The first year, we treated the game as a race—the first one back who guesses correctly wins the prize—but we saw that people were rushing through the game trying to be the first one to guess everything correctly. It felt more stressful than fun, both for the visitors and gallery staff who were constantly cautioning them not to run through the galleries. Since one of the main goals of the program is to have visitors spend more time looking at works of art, we changed the format the following year so all participants have a chance to win a prize no matter how long it takes them to get the correct answers. With this change, we saw a distinct transformation from the frantic energy of the first year to one of friendly competition.   

A group of people, holding pamphlets and pencils, stand in a gallery displaying textiles. They are gathered around a white traced outline of a body on a wooden floor.

At the end of the game, we gather the players and suspects in our large Atrium and have the murderer “confess.” We create a confession document, like a newspaper article, that helps the murderer with their confession, and we have copies on hand to give to players who want to know more about the motive for the murder after they have finished playing the game.

Our Murder Mystery Game is not only a chance for visitors to have a fun experience at the DMA but also an opportunity for them to explore galleries they might not have known about and to look more closely at works of art they might have passed by otherwise. One player claimed, “it was one of the coolest events I have ever attended,” which gives us the fuel to ruthlessly murder off another work of art each year!
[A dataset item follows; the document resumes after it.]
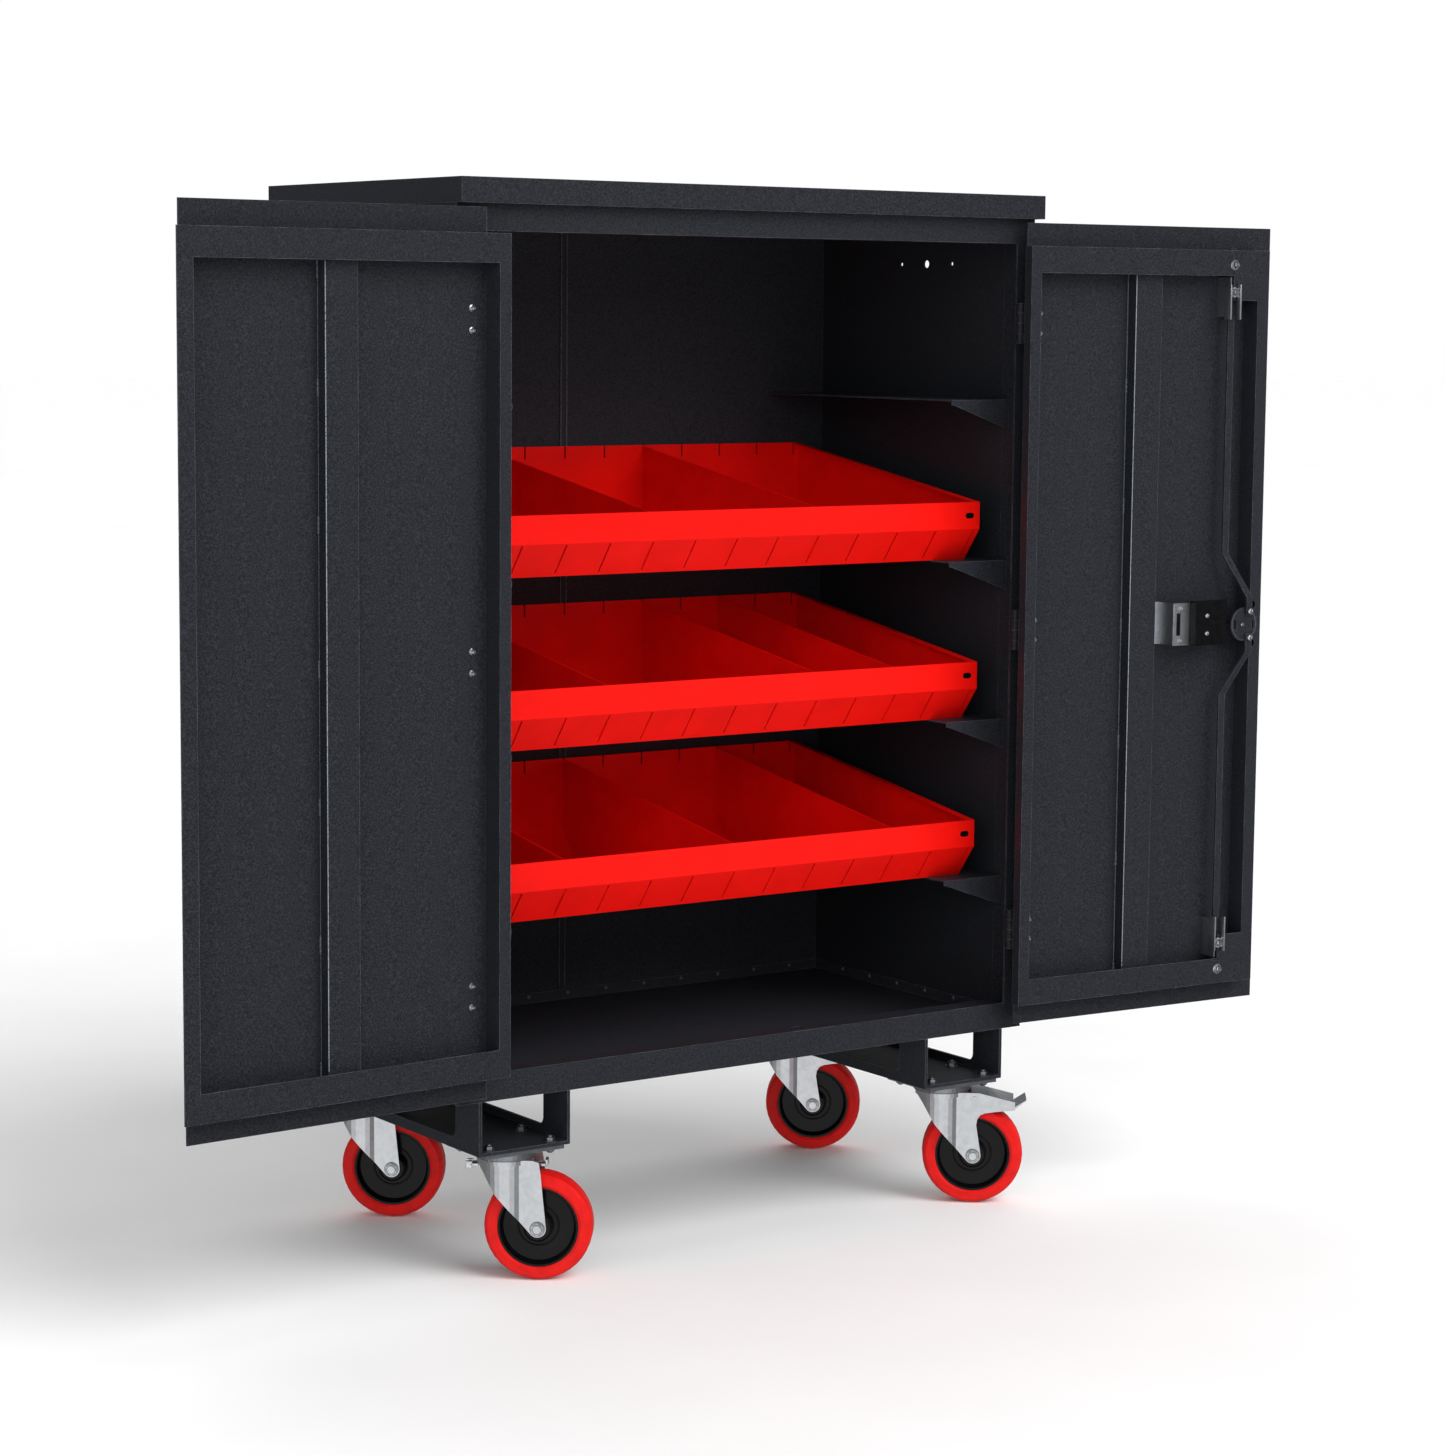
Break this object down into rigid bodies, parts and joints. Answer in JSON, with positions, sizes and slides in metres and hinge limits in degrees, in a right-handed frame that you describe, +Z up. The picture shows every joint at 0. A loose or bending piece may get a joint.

Stacey Lizotte is the DMA League Director of Adult Programs at the Dallas Museum of Art (DMA). She has been with the DMA for over fourteen years. In addition to the Murder Mystery Game, she oversees the nationally recognized and award-winning program Late Nights at the Dallas Museum of Art while working with the Adult Programs staff on developing and implementing the over 400 public programs offered by the DMA each year including lectures, gallery talks, concerts, and partner programs with various groups in the Dallas community.